Y aquí entra en escena un Occidente que, por fin, empieza a comprender la importancia geoestratégica de Asia Central. La Unión Europea ha intensificado su presencia mediante la iniciativa Global Gateway, con una inversión prevista de 300.000 millones de euros hasta 2027 en ámbitos clave como energía sostenible, materias primas críticas, conectividad digital y transporte. A ello se suman proyectos concretos como la transformación digital de Kirguistán o la incorporación de Turkmenistán a la OMC. La UE ha apostado además por el desarrollo del Corredor Medio —la Ruta Transcaspiana— como alternativa a la Ruta del Norte que atraviesa Rusia. Aunque aún no compite directamente, el impulso es claro: consolidar una vía comercial propia que conecte Europa con Asia evitando territorios políticamente problemáticos.

Estados Unidos también ha tomado nota. Con el formato C5+1, ha abierto una nueva vía de diálogo con los países de la región, y ha expresado su apoyo al Corredor Medio. Bajo la anterior administración Biden, esta estrategia se ha alineado con los objetivos globales de contención de China y diversificación de suministros críticos. Y con Donald Trump de vuelta en la Casa Blanca, es previsible que, con su agenda “America First”, también quiera asegurar un mayor acceso a los recursos de la región, aunque desde un enfoque más transaccional que estructural.
A este conjunto se suman otros actores que, sin tanta visibilidad, han sabido construir vínculos sólidos. Japón, por ejemplo, ha sido un donante constante en el período post-soviético y mantiene una relación respetuosa y cooperativa bajo el formato “Asia Central + Japón”. Turquía, por su parte, ha aprovechado su afinidad cultural con la región para impulsar la Organización de Estados Túrquicos, que refuerza su presencia política y económica. Un ejemplo reciente es el acuerdo de gas entre Turkmenistán, Irán y Turquía, operativo desde marzo de este año, que demuestra la creciente diversificación de las rutas energéticas.
Lo que se observa, entonces, es una multiplicación de actores en un tablero cada vez más denso y estratégico. El futuro de Asia Central dependerá de su capacidad para aprovechar esta competencia en su beneficio.
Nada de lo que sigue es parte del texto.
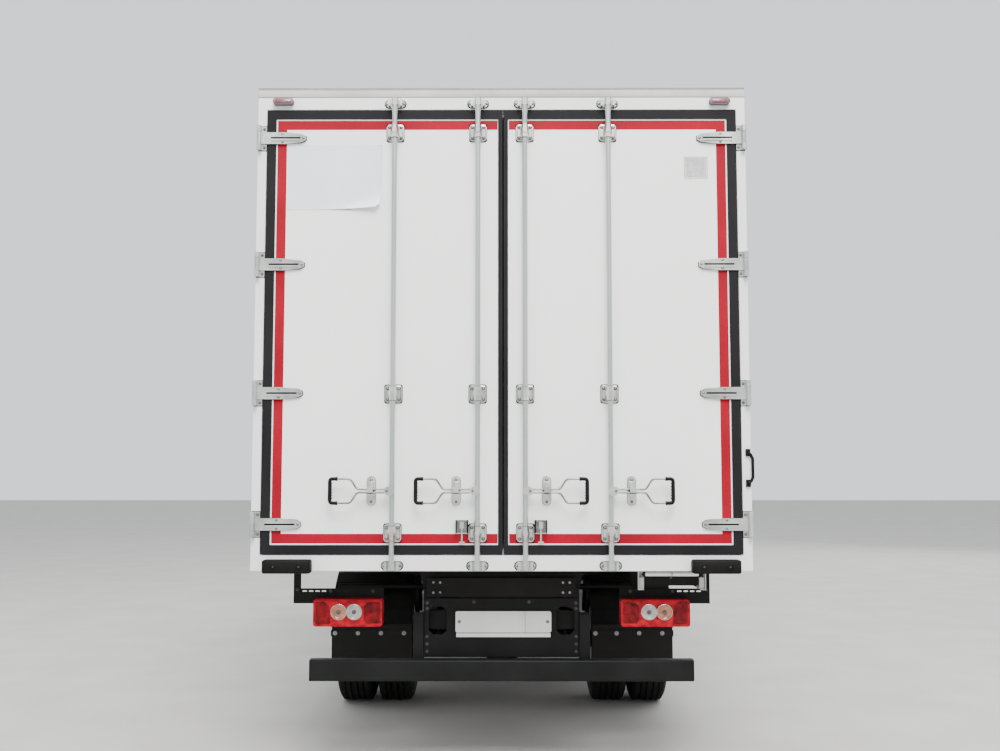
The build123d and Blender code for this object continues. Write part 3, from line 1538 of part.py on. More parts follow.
def bumper_prism(inset, rear_setback, radius, z_range):
    """A solid prism of the bumper's plan between two heights."""
    points = bumper_outline(inset, rear_setback)
    with BuildPart() as prism:
        with BuildSketch(Plane.XY.offset(z_range[0])):
            with BuildLine():
                FilletPolyline(*points, radius=radius)
                Line(points[-1], points[0])
            make_face()
        extrude(amount=z_range[1] - z_range[0])
    return prism.part


bumper_solid = bumper_prism(0, bumper_side, 120, (bumper_bottom, bumper_top))
bumper_hollow = bumper_prism(bumper_thickness, bumper_side + 10, 10, (bumper_bottom - 10, bumper_top + 10))

with BuildPart() as bumper_form:
    add(bumper_solid)
    add(bumper_hollow, mode=Mode.SUBTRACT)

with BuildPart() as front_bumper:
    add(bumper_form.part)
    for side in (-1, 1):
        block(pair(side, *lamp_cut_x), (front_station - lamp_cut_depth, front_station + 10), lamp_cut_z,
              Mode.SUBTRACT)
        block(pair(side, step_inner, bumper_half), step_stations, (bumper_bottom - 40, bumper_top))
        for tread_z in step_treads:
            block(pair(side, tread_inner, bumper_half + 4), (step_stations[0] + step_wall, step_stations[1]),
                  tread_z, Mode.SUBTRACT)
        tie_start = step_stations[1] - tie_depth - 20
        block(pair(side, half_rail, step_inner + 20), (tie_start, tie_start + tie_depth),
              (rail_bottom + 2 * bracket_edge, rail_top - 3 * bracket_edge))

with BuildPart() as lamp_cuts:
    block(lamp_cut_x, (front_station - lamp_cut_depth, front_station + 10), lamp_cut_z)
    mirror(about=Plane.YZ)

with BuildPart() as headlamps:
    add(bumper_form.part)
    add(lamp_cuts.part, mode=Mode.INTERSECT)

pieces = {
    "box_floor": box_floor,
    "box_side_walls": box_side_walls,
    "box_front_wall": box_front_wall,
    "box_roof": box_roof,
    "rear_frame": rear_frame,
    "frame_fittings": frame_fittings,
    "corner_buffers": corner_buffers,
    "grab_handle": grab_handle,
    "chassis_rails": chassis_rails,
    "subframe_runners": subframe_runners,
    "cross_members": cross_members,
    "leaf_springs": leaf_springs,
    "frame_brackets": frame_brackets,
    "axles": axles,
    "track_rod": track_rod,
    "powertrain": powertrain,
    "propeller_shaft": propeller_shaft,
    "tanks": tanks,
    "battery_box": battery_box,
    "exhaust": exhaust,
    "mudguards": mudguards,
    "mud_flaps": mud_flaps,
    "underrun_bar": underrun_bar,
    "rear_brackets": rear_brackets,
    "rear_lamps": rear_lamps,
    "step_ladder": step_ladder,
    "side_guard_rails": side_guard_rails,
    "side_guard_posts": side_guard_posts,
    "cab_shell": cab_shell,
    "cab_glass": cab_glass,
    "grille": grille,
    "cab_underframe": cab_underframe,
    "seat_pads": seat_pads,
    "cab_interior": cab_interior,
    "mirrors": mirrors,
    "front_bumper": front_bumper,
    "headlamps": headlamps,
}
for name, piece in pieces.items():
    piece.part.label = name
    export_step(piece.part, f"parts/{name}.step")
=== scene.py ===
# %% [markdown]
# # An insulated box truck, seen from behind
# The truck's solids come ready made, at their real sizes, and never move. This notebook dresses them: it gives
# every piece a finish worked out by nodes, and models what is too small or too soft for the solids, such as
# tread, tape, screws, grips, lenses and seats. Everything is in metres. X points to the truck's right, Y forward
# and Z up, with the ground at zero.

import math

import bmesh
import bpy
from mathutils import Matrix, Vector


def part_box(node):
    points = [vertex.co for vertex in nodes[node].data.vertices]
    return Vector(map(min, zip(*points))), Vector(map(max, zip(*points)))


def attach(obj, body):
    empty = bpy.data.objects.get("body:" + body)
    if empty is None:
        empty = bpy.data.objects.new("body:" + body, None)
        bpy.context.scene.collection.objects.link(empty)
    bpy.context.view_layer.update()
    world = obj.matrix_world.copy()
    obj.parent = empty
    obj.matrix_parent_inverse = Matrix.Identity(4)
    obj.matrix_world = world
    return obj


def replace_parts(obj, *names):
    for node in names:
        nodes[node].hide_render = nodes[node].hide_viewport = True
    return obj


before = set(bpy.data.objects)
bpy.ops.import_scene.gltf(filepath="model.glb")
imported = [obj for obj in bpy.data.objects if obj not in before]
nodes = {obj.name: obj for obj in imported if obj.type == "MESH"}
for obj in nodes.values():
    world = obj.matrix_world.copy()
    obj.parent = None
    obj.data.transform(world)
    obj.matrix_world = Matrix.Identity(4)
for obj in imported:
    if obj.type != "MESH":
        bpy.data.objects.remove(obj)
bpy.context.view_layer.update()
SIDES = (-1, 1)
HANDS = (("left", -1), ("right", 1))
rear_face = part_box("rear_frame")[0].y

# %% [markdown]
# The camera stands where the photographer stood: about six metres behind the truck, at a little under eye
# height, and tipped up five degrees so that the roof fits. The lens follows from how fast the sides of the body
# draw together towards the roof.

# %% Camera
camera_data = bpy.data.cameras.new("photo_camera")
camera_data.lens = 41.27
camera_data.sensor_width = 36.0
camera = bpy.data.objects.new("photo_camera", camera_data)
camera.location = (0.0144, -9.910, 1.58)
tipped_up = math.radians(4.912)
turned_left = 0.003608
camera.rotation_euler = (math.radians(90) + tipped_up, 0.0, turned_left)
bpy.context.collection.objects.link(camera)
bpy.context.scene.camera = camera
print("camera stands", round(rear_face - camera.location.y, 2), "m behind the rear face")

# %% [markdown]
# The photograph was taken under a bright overcast sky, which is one huge soft lamp. A pale world does most of
# that work. One wide panel overhead and one high behind the camera give the rear face its even white, a third
# opens up the front, and the plain floor is pale and dull so that it bounces a little light under the truck.

# %% Light and floor
world = bpy.data.worlds.new("overcast")
world.use_nodes = True
sky = world.node_tree.nodes["Background"].inputs
sky["Color"].default_value = (0.90, 0.93, 0.97, 1)
sky["Strength"].default_value = 1.35
bpy.context.scene.world = world


def soft_panel(name, place, target, size, power):
    """A square area lamp that looks at a target."""
    data = bpy.data.lights.new(name, "AREA")
    data.shape = "SQUARE"
    data.size = size
    data.energy = power
    lamp = bpy.data.objects.new(name, data)
    lamp.location = place
    lamp.rotation_euler = (Vector(target) - Vector(place)).to_track_quat("-Z", "Y").to_euler()
    bpy.context.collection.objects.link(lamp)


soft_panel("sky_panel", (0, -6, 13), (0, -1, 1), 12.0, 2300)
soft_panel("camera_side_panel", (1.5, -16, 14), (0, -4, 2), 7.0, 3900)
soft_panel("far_side_panel", (9, 12, 8), (0, 0, 1.5), 9.0, 900)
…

Si logran desarrollar infraestructuras modernas, mejorar la gobernanza interna y enfrentar los desafíos climáticos, estos países podrán convertirse en plataformas logísticas, energéticas y tecnológicas entre Asia y Europa. Pero si caen en la dependencia asimétrica de una sola potencia, o si los conflictos geopolíticos se intensifican, la región corre el riesgo de convertirse en un nuevo escenario de rivalidad y fragmentación.
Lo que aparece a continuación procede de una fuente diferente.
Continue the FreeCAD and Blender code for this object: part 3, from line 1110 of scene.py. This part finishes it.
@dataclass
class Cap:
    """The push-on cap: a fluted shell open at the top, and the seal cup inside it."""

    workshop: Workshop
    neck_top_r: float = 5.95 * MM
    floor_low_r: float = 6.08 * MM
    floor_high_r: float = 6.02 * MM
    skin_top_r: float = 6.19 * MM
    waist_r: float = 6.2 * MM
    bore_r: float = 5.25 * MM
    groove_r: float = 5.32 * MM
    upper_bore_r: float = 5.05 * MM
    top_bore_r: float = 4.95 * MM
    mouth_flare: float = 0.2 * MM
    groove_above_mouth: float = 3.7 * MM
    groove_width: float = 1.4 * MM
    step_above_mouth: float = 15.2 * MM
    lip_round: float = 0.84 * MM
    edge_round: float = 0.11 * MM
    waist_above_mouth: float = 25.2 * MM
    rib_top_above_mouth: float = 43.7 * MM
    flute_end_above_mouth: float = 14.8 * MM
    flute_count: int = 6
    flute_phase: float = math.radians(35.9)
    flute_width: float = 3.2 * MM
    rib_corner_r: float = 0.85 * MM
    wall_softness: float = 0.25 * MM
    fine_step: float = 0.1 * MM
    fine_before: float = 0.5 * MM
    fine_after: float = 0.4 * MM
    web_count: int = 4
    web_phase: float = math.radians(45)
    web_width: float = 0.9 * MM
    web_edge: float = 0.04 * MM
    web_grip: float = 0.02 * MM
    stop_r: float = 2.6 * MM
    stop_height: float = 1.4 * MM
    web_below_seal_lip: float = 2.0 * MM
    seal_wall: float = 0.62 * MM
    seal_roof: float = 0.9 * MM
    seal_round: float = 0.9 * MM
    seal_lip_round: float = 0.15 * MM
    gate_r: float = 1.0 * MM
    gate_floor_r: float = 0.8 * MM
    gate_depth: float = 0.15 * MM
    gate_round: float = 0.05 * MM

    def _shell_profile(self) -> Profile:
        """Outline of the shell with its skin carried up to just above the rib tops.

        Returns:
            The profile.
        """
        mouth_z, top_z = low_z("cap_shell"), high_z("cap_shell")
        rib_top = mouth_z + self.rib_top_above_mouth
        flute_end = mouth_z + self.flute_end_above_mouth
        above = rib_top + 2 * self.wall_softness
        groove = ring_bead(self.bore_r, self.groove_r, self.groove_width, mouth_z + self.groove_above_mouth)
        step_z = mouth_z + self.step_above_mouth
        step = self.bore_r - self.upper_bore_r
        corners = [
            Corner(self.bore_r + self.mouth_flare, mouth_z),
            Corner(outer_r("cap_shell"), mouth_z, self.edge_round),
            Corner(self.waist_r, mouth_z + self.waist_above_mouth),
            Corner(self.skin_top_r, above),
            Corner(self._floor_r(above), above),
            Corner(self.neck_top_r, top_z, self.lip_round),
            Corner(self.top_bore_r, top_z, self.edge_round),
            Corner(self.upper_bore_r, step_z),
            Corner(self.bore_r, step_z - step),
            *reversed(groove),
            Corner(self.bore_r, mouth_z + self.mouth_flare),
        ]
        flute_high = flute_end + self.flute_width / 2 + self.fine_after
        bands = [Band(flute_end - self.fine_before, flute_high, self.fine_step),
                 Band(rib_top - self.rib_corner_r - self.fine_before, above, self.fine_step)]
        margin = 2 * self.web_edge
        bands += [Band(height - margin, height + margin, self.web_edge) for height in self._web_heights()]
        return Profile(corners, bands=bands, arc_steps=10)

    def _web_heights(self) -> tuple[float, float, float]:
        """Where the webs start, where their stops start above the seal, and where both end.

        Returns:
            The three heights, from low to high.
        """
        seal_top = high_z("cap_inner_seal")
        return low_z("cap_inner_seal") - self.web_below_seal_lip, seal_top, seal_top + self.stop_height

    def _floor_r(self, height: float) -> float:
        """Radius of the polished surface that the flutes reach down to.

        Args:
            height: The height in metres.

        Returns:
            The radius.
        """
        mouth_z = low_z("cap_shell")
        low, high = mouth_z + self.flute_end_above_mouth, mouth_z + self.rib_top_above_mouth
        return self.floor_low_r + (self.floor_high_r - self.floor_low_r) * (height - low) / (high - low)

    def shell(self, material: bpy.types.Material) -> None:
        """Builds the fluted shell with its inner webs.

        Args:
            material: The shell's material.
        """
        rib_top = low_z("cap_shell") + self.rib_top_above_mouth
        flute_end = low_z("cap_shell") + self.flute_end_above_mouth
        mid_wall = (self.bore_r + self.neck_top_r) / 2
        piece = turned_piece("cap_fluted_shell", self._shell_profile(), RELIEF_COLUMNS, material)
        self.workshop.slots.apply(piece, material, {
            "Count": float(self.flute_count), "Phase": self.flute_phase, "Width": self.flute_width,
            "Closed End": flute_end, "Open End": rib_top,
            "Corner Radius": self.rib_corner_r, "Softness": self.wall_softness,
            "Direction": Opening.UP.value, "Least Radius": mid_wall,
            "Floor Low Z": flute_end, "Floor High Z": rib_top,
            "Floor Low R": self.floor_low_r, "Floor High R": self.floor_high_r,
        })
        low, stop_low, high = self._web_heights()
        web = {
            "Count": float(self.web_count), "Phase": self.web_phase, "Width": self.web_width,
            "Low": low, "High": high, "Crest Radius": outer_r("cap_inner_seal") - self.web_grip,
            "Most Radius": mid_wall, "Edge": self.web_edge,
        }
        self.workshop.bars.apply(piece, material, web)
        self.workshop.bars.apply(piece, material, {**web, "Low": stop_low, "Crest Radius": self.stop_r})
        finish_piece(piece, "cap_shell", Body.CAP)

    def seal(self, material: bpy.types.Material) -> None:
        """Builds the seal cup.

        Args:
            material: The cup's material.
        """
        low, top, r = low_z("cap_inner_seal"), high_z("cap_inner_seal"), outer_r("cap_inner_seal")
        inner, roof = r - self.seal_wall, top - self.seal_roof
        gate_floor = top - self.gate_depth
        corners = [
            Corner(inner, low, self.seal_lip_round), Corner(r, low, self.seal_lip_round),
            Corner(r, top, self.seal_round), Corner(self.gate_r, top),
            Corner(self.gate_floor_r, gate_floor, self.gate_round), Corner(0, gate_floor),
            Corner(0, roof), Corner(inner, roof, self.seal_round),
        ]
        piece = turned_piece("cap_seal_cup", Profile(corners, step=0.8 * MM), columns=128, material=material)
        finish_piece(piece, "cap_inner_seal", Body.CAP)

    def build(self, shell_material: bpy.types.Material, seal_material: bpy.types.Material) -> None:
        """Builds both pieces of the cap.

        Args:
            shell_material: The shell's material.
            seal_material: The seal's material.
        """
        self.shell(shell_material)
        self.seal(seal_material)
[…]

En definitiva, lo que se disputa en Asia Central no es solo el acceso a minerales o rutas comerciales. Se está jugando una parte central del futuro orden global. La transición energética, la autonomía estratégica de Europa, la competencia entre China y Estados Unidos, e incluso el rediseño del sistema multilateral, pasan en parte por lo que ocurra en estas tierras de estepa, montaña y desierto. Y eso exige a los líderes regionales, y a las potencias que se acercan a ellos, una visión más profunda, más estratégica y más sostenible. Porque quien subestime a Asia Central, hoy, corre el riesgo de quedar fuera del juego de mañana.